(Collected data)
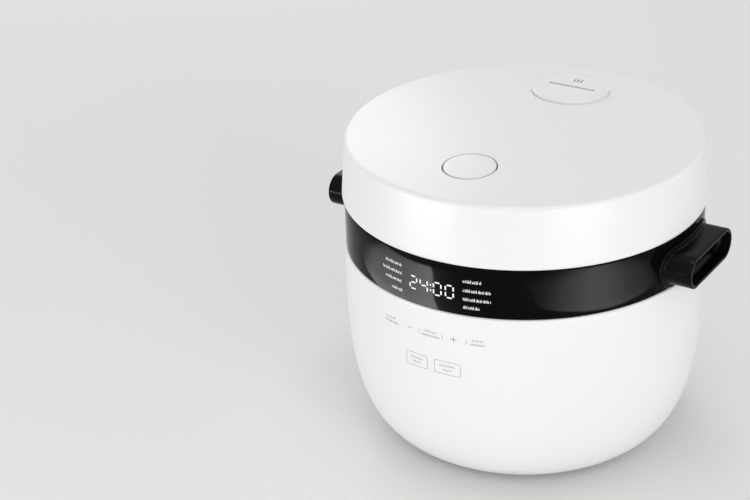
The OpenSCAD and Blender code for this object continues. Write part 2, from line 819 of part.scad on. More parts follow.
lid_cover();
lid_liner();
lid_screws();
open_button();
button_spring();
latch_slider();
latch_spring();
steam_vent_cap();
steam_cup();
steam_cup_seal();
inner_lid();
inner_lid_seal();
inner_lid_grommet();
lid_sensor();
hinge_arm();
body_shell();
control_band();
upper_frame();
latch_catch();
hinge_bracket();
hinge_cover();
hinge_pin();
hinge_spring();
handle_left();
handle_right();
handle_screws();
display_module();
control_board();
touch_board();
touch_springs();
inner_pot();
heat_shield();
heating_plate();
heating_element();
thermal_fuse();
pot_sensor();
sensor_spring();
sensor_bracket();
power_board();
transformer();
relay();
capacitor();
base_plate();
feet();
base_screws();
power_inlet();
inlet_pins();
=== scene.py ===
import math

import bmesh
import bpy
from mathutils import Matrix, Vector


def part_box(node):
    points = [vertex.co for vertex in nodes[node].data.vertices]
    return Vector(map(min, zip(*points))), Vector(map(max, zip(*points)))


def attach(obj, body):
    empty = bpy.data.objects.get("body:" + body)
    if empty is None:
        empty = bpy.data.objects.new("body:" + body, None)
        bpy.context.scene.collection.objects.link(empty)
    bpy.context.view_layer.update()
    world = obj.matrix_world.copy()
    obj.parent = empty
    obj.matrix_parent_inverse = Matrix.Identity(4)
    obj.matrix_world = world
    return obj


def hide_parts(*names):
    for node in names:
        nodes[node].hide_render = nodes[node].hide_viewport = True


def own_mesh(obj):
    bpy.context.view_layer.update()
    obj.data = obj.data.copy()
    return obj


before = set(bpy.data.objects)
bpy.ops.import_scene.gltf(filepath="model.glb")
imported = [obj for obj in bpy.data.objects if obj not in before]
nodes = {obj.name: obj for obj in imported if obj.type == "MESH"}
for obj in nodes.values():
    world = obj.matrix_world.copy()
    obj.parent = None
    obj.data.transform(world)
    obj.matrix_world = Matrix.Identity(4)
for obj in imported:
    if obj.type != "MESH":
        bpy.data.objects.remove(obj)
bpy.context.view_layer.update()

# ---------------------------------------------------------------- base plate
# The underside is closed by a round plate with two rings of cooling slots. It is injection
# moulded in pale polypropylene, and four screws hold it in the foot of the shell.


def start_finish(name, colour, roughness, metallic=0.0, specular=0.5):
    """A new material with the shader's own values set. The section then adds its patterns."""
    made = bpy.data.materials.new(name)
    made.use_nodes = True
    shader = made.node_tree.nodes["Principled BSDF"]
    shader.inputs["Base Color"].default_value = (*colour, 1)
    shader.inputs["Roughness"].default_value = roughness
    shader.inputs["Metallic"].default_value = metallic
    shader.inputs["Specular IOR Level"].default_value = specular
    return made


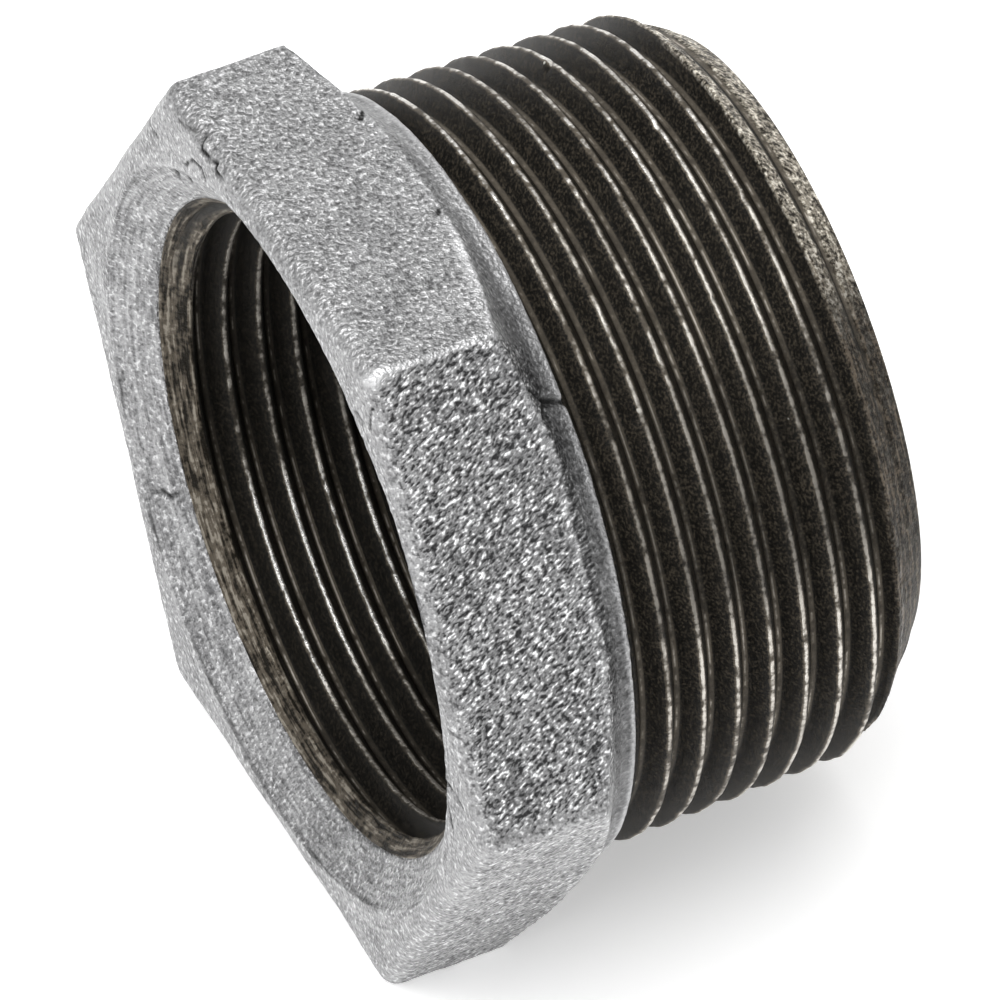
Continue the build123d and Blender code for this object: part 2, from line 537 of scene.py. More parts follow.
def make_head():
    """The hexagon head: dished face, rounded flats, back cone and shoulder ring."""
    top = float(hexagon_reach(np.array([90.0]))[0])
    skin = head_skin(top, HEAD_ROWS)
    wall = size("mouth") + HEAD_WALL
    head_end = size("head_end")
    hidden = [(head_end, 22.4), (head_end - 0.7, 22.2), (head_end - 0.7, wall)]
    hidden += [(8.0, wall), (4.0, wall), (size("dish_depth") + 0.4, wall - 0.02)]
    points = [(x, r) for x, r, _ in skin] + hidden
    head = outline("hexagon_head", points, closed=True)
    turn_round(head, 0.0, 1, HEAD_STEPS)
    tidy(head)

    # Find which point of the outline each vertex came from, then give it its own angle's section
    x, radius, angle = around(places(head))
    ring = np.array(points)
    row = np.empty(len(x), int)
    batch = 20000
    for start in range(0, len(x), batch):
        some = slice(start, start + batch)
        off = (x[some, None] - ring[None, :, 0]) ** 2 + (radius[some, None] - ring[None, :, 1]) ** 2
        row[some] = off.argmin(axis=1)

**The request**
All entries must be repeated verbatim.

**Written reply**
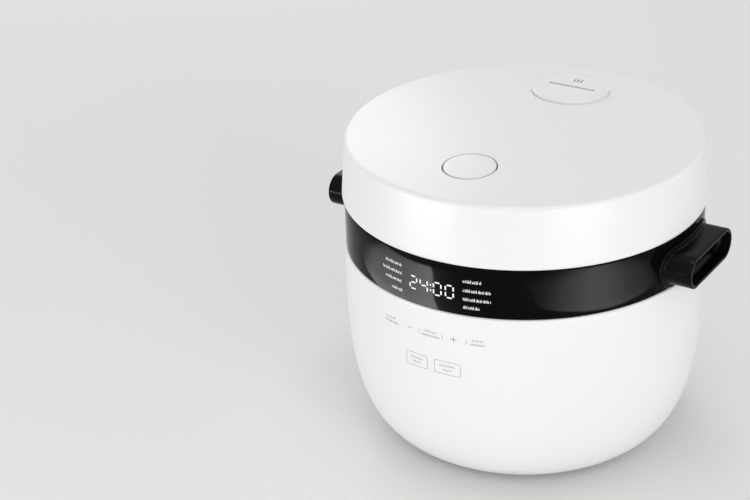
The OpenSCAD and Blender code for this object continues. Write part 2, from line 819 of part.scad on. More parts follow.
lid_cover();
lid_liner();
lid_screws();
open_button();
button_spring();
latch_slider();
latch_spring();
steam_vent_cap();
steam_cup();
steam_cup_seal();
inner_lid();
inner_lid_seal();
inner_lid_grommet();
lid_sensor();
hinge_arm();
body_shell();
control_band();
upper_frame();
latch_catch();
hinge_bracket();
hinge_cover();
hinge_pin();
hinge_spring();
handle_left();
handle_right();
handle_screws();
display_module();
control_board();
touch_board();
touch_springs();
inner_pot();
heat_shield();
heating_plate();
heating_element();
thermal_fuse();
pot_sensor();
sensor_spring();
sensor_bracket();
power_board();
transformer();
relay();
capacitor();
base_plate();
feet();
base_screws();
power_inlet();
inlet_pins();
=== scene.py ===
import math

import bmesh
import bpy
from mathutils import Matrix, Vector


def part_box(node):
    points = [vertex.co for vertex in nodes[node].data.vertices]
    return Vector(map(min, zip(*points))), Vector(map(max, zip(*points)))


def attach(obj, body):
    empty = bpy.data.objects.get("body:" + body)
    if empty is None:
        empty = bpy.data.objects.new("body:" + body, None)
        bpy.context.scene.collection.objects.link(empty)
    bpy.context.view_layer.update()
    world = obj.matrix_world.copy()
    obj.parent = empty
    obj.matrix_parent_inverse = Matrix.Identity(4)
    obj.matrix_world = world
    return obj


def hide_parts(*names):
    for node in names:
        nodes[node].hide_render = nodes[node].hide_viewport = True


def own_mesh(obj):
    bpy.context.view_layer.update()
    obj.data = obj.data.copy()
    return obj


before = set(bpy.data.objects)
bpy.ops.import_scene.gltf(filepath="model.glb")
imported = [obj for obj in bpy.data.objects if obj not in before]
nodes = {obj.name: obj for obj in imported if obj.type == "MESH"}
for obj in nodes.values():
    world = obj.matrix_world.copy()
    obj.parent = None
    obj.data.transform(world)
    obj.matrix_world = Matrix.Identity(4)
for obj in imported:
    if obj.type != "MESH":
        bpy.data.objects.remove(obj)
bpy.context.view_layer.update()

# ---------------------------------------------------------------- base plate
# The underside is closed by a round plate with two rings of cooling slots. It is injection
# moulded in pale polypropylene, and four screws hold it in the foot of the shell.


def start_finish(name, colour, roughness, metallic=0.0, specular=0.5):
    """A new material with the shader's own values set. The section then adds its patterns."""
    made = bpy.data.materials.new(name)
    made.use_nodes = True
    shader = made.node_tree.nodes["Principled BSDF"]
    shader.inputs["Base Color"].default_value = (*colour, 1)
    shader.inputs["Roughness"].default_value = roughness
    shader.inputs["Metallic"].default_value = metallic
    shader.inputs["Specular IOR Level"].default_value = specular
    return made


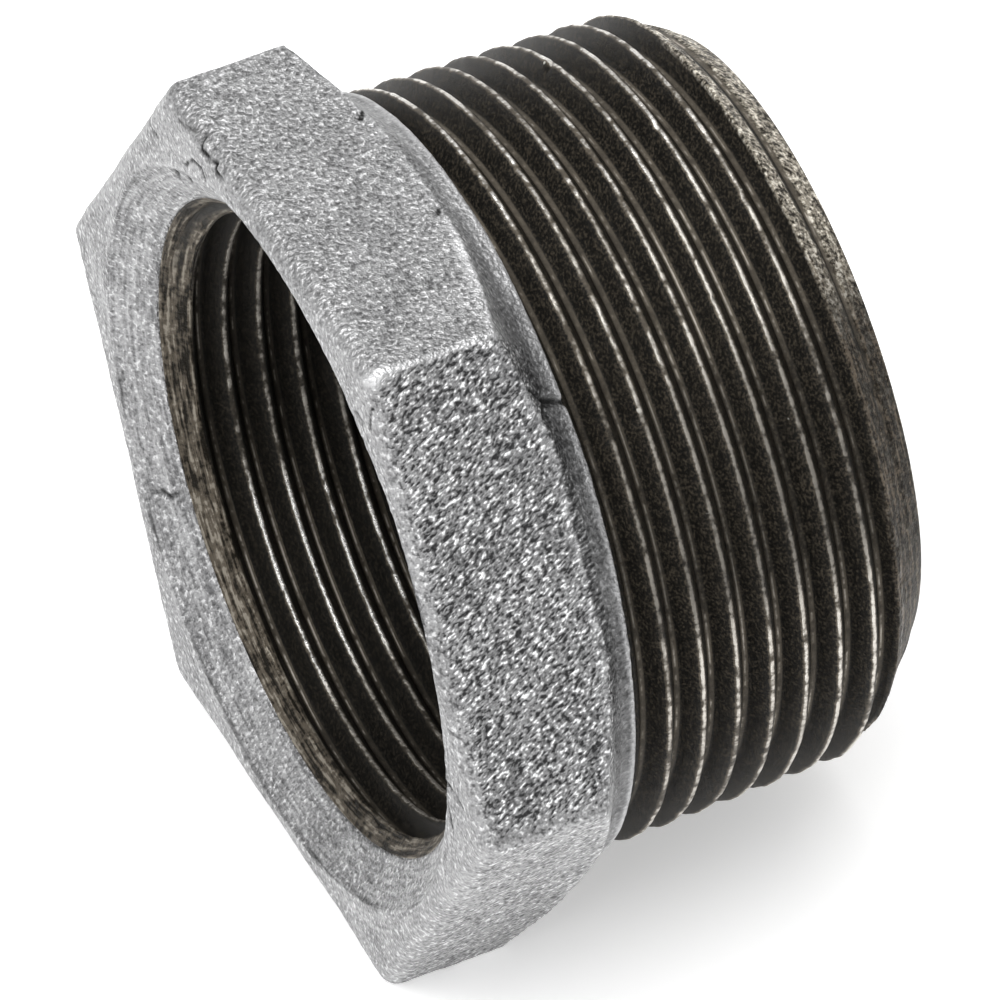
Continue the build123d and Blender code for this object: part 2, from line 537 of scene.py. More parts follow.
def make_head():
    """The hexagon head: dished face, rounded flats, back cone and shoulder ring."""
    top = float(hexagon_reach(np.array([90.0]))[0])
    skin = head_skin(top, HEAD_ROWS)
    wall = size("mouth") + HEAD_WALL
    head_end = size("head_end")
    hidden = [(head_end, 22.4), (head_end - 0.7, 22.2), (head_end - 0.7, wall)]
    hidden += [(8.0, wall), (4.0, wall), (size("dish_depth") + 0.4, wall - 0.02)]
    points = [(x, r) for x, r, _ in skin] + hidden
    head = outline("hexagon_head", points, closed=True)
    turn_round(head, 0.0, 1, HEAD_STEPS)
    tidy(head)

    # Find which point of the outline each vertex came from, then give it its own angle's section
    x, radius, angle = around(places(head))
    ring = np.array(points)
    row = np.empty(len(x), int)
    batch = 20000
    for start in range(0, len(x), batch):
        some = slice(start, start + batch)
        off = (x[some, None] - ring[None, :, 0]) ** 2 + (radius[some, None] - ring[None, :, 1]) ** 2
        row[some] = off.argmin(axis=1)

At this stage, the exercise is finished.